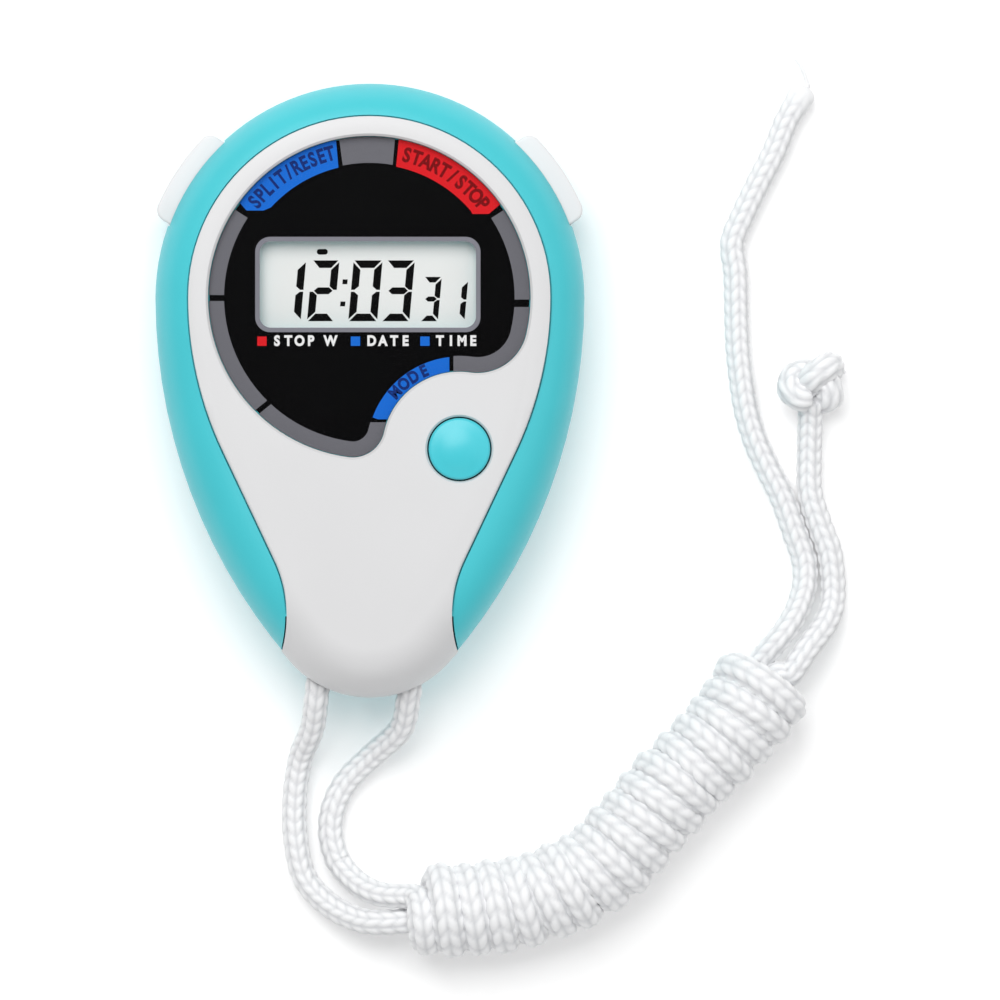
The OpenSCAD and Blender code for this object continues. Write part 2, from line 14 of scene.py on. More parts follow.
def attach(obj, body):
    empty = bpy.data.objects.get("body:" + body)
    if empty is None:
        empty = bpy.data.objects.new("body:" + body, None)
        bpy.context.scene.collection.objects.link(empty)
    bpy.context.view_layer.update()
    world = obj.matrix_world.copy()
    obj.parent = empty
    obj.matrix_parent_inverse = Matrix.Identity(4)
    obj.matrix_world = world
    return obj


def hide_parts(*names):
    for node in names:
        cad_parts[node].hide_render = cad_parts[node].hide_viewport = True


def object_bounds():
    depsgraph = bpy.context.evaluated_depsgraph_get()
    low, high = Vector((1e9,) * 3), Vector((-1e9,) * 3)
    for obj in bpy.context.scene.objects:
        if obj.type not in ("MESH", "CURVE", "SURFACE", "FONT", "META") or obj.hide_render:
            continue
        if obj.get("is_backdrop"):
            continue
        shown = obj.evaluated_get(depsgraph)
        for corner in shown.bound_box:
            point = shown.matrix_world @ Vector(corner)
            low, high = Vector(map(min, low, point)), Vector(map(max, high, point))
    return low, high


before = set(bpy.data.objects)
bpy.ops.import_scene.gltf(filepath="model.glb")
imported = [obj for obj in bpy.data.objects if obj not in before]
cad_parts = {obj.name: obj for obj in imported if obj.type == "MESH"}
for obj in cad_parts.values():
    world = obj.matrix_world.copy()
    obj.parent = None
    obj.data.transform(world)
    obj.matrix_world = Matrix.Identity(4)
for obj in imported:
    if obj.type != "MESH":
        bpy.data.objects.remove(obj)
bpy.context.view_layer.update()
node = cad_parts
○ ○ ○
▸ **WHAT THE EXERCISE ASKS**:
Write the material out again word for word.

▸ **ANSWER TO THIS PROBLEM**:
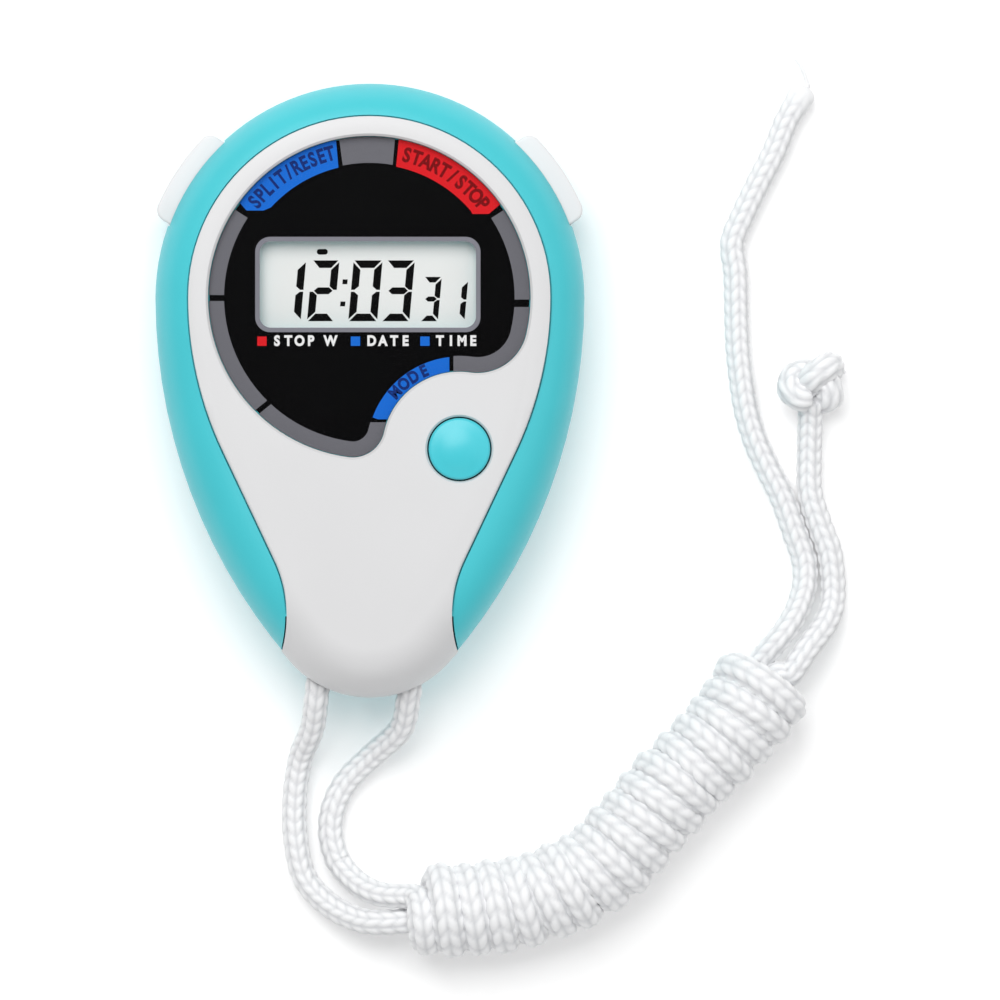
The OpenSCAD and Blender code for this object continues. Write part 2, from line 14 of scene.py on. More parts follow.
def attach(obj, body):
    empty = bpy.data.objects.get("body:" + body)
    if empty is None:
        empty = bpy.data.objects.new("body:" + body, None)
        bpy.context.scene.collection.objects.link(empty)
    bpy.context.view_layer.update()
    world = obj.matrix_world.copy()
    obj.parent = empty
    obj.matrix_parent_inverse = Matrix.Identity(4)
    obj.matrix_world = world
    return obj


def hide_parts(*names):
    for node in names:
        cad_parts[node].hide_render = cad_parts[node].hide_viewport = True


def object_bounds():
    depsgraph = bpy.context.evaluated_depsgraph_get()
    low, high = Vector((1e9,) * 3), Vector((-1e9,) * 3)
    for obj in bpy.context.scene.objects:
        if obj.type not in ("MESH", "CURVE", "SURFACE", "FONT", "META") or obj.hide_render:
            continue
        if obj.get("is_backdrop"):
            continue
        shown = obj.evaluated_get(depsgraph)
        for corner in shown.bound_box:
            point = shown.matrix_world @ Vector(corner)
            low, high = Vector(map(min, low, point)), Vector(map(max, high, point))
    return low, high


before = set(bpy.data.objects)
bpy.ops.import_scene.gltf(filepath="model.glb")
imported = [obj for obj in bpy.data.objects if obj not in before]
cad_parts = {obj.name: obj for obj in imported if obj.type == "MESH"}
for obj in cad_parts.values():
    world = obj.matrix_world.copy()
    obj.parent = None
    obj.data.transform(world)
    obj.matrix_world = Matrix.Identity(4)
for obj in imported:
    if obj.type != "MESH":
        bpy.data.objects.remove(obj)
bpy.context.view_layer.update()
node = cad_parts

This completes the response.